-- Raw data start --

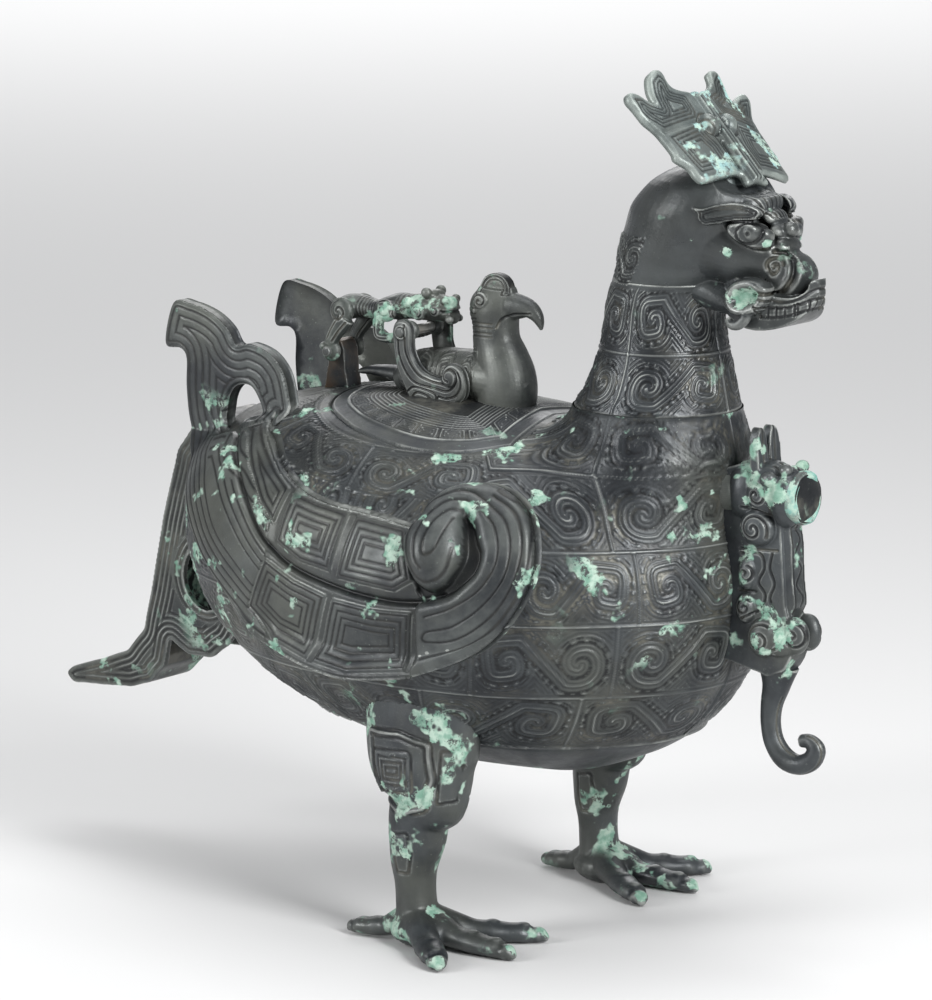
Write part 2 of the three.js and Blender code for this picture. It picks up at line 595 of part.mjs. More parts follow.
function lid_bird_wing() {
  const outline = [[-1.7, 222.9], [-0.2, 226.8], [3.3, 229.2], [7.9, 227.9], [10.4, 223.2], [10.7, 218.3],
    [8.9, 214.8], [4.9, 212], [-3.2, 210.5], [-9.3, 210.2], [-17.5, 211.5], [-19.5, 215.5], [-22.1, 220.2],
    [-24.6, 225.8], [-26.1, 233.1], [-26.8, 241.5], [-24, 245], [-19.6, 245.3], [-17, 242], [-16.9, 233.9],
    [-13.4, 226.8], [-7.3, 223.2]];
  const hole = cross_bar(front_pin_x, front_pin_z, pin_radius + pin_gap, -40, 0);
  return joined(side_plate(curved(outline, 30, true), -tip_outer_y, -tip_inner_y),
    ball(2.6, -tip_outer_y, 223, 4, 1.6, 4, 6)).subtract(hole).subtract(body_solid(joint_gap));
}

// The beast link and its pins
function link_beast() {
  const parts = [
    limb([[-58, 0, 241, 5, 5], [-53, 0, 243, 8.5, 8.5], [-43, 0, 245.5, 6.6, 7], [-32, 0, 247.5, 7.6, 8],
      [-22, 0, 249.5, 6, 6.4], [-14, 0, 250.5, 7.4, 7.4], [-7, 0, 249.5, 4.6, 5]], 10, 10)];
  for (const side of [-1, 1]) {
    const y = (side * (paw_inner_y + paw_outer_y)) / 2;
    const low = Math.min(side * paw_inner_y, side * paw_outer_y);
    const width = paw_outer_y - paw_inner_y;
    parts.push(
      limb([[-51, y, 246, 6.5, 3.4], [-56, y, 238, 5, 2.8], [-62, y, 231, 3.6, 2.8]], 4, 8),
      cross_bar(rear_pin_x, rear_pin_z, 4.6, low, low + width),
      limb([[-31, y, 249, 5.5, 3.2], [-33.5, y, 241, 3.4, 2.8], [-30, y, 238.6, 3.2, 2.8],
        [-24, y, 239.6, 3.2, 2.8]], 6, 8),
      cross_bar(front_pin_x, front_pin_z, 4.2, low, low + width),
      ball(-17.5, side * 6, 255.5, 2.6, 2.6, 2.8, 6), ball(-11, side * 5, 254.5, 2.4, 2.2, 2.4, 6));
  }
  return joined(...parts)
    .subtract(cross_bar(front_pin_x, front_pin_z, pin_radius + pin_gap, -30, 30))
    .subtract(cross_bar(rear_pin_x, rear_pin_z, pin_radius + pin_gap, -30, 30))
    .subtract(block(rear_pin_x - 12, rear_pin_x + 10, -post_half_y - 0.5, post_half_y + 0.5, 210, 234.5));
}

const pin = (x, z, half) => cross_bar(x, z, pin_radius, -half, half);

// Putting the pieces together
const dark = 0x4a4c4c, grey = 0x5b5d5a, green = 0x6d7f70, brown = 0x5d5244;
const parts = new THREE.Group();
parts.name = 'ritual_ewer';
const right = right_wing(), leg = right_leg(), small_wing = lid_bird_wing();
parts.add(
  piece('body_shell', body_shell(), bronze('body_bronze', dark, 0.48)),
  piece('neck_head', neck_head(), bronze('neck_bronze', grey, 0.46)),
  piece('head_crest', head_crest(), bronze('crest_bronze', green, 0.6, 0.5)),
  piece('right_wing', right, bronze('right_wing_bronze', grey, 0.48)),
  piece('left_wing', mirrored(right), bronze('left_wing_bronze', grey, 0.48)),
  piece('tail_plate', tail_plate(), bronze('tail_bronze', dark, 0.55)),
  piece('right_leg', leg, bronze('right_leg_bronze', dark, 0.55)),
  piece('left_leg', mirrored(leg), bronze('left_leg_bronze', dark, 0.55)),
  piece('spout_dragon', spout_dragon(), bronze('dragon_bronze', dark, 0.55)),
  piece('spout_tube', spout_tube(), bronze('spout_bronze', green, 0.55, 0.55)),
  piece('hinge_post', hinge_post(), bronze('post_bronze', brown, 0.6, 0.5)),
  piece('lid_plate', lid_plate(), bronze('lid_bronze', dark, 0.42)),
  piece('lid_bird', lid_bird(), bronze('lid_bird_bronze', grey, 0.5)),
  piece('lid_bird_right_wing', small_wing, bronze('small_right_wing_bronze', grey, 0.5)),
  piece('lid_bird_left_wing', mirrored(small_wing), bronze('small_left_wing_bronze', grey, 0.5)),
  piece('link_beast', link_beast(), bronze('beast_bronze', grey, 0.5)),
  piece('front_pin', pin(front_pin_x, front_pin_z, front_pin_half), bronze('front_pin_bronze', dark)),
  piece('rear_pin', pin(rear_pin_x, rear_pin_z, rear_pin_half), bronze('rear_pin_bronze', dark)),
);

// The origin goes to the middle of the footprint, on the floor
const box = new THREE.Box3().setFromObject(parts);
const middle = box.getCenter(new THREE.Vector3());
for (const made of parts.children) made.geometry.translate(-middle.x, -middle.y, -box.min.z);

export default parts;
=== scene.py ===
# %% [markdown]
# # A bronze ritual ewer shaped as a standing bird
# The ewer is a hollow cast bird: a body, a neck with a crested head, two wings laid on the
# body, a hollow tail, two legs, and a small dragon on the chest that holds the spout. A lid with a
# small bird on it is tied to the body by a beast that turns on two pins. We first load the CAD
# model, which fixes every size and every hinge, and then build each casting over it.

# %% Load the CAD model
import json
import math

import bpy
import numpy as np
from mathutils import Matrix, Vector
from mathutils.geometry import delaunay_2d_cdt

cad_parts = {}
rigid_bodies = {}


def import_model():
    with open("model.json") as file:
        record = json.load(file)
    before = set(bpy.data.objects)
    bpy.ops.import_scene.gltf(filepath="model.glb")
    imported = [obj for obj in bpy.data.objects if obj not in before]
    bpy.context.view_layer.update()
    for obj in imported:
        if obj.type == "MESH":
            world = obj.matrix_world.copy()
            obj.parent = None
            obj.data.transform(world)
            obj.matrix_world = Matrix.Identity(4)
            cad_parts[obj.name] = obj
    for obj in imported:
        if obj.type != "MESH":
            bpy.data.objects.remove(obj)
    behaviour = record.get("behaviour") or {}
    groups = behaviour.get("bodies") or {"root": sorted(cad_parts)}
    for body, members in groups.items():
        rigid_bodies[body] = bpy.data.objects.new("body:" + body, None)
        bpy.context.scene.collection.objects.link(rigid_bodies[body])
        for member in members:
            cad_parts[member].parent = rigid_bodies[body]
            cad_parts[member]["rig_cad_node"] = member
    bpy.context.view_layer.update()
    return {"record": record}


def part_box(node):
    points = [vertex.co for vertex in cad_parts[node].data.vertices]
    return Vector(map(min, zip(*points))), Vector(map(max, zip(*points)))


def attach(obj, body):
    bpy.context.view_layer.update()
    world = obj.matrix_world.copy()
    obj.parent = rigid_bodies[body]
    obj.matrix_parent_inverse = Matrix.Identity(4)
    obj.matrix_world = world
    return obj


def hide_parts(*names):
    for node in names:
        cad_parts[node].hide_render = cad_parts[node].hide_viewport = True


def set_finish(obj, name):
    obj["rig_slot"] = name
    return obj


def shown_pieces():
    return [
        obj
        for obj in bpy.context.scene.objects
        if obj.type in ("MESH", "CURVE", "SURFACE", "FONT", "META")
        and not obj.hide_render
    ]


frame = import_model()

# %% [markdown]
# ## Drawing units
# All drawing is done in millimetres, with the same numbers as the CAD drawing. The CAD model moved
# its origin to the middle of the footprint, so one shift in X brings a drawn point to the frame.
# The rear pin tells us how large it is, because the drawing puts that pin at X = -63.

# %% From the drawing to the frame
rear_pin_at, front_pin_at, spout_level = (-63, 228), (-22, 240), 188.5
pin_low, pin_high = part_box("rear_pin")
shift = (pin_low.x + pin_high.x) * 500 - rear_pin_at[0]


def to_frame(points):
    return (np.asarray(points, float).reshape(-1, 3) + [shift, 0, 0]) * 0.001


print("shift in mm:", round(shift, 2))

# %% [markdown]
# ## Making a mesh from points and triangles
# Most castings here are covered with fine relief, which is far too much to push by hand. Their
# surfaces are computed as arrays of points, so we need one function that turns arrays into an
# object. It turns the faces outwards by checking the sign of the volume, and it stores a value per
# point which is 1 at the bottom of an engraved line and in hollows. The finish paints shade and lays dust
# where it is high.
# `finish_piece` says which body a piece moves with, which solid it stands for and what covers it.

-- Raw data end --

# Objective
Repeat precisely the lines of the data starting at the one containing "if obj.type in", last line included.

# Correct result
        if obj.type in ("MESH", "CURVE", "SURFACE", "FONT", "META")
        and not obj.hide_render
    ]


frame = import_model()

# %% [markdown]
# ## Drawing units
# All drawing is done in millimetres, with the same numbers as the CAD drawing. The CAD model moved
# its origin to the middle of the footprint, so one shift in X brings a drawn point to the frame.
# The rear pin tells us how large it is, because the drawing puts that pin at X = -63.

# %% From the drawing to the frame
rear_pin_at, front_pin_at, spout_level = (-63, 228), (-22, 240), 188.5
pin_low, pin_high = part_box("rear_pin")
shift = (pin_low.x + pin_high.x) * 500 - rear_pin_at[0]


def to_frame(points):
    return (np.asarray(points, float).reshape(-1, 3) + [shift, 0, 0]) * 0.001


print("shift in mm:", round(shift, 2))

# %% [markdown]
# ## Making a mesh from points and triangles
# Most castings here are covered with fine relief, which is far too much to push by hand. Their
# surfaces are computed as arrays of points, so we need one function that turns arrays into an
# object. It turns the faces outwards by checking the sign of the volume, and it stores a value per
# point which is 1 at the bottom of an engraved line and in hollows. The finish paints shade and lays dust
# where it is high.
# `finish_piece` says which body a piece moves with, which solid it stands for and what covers it.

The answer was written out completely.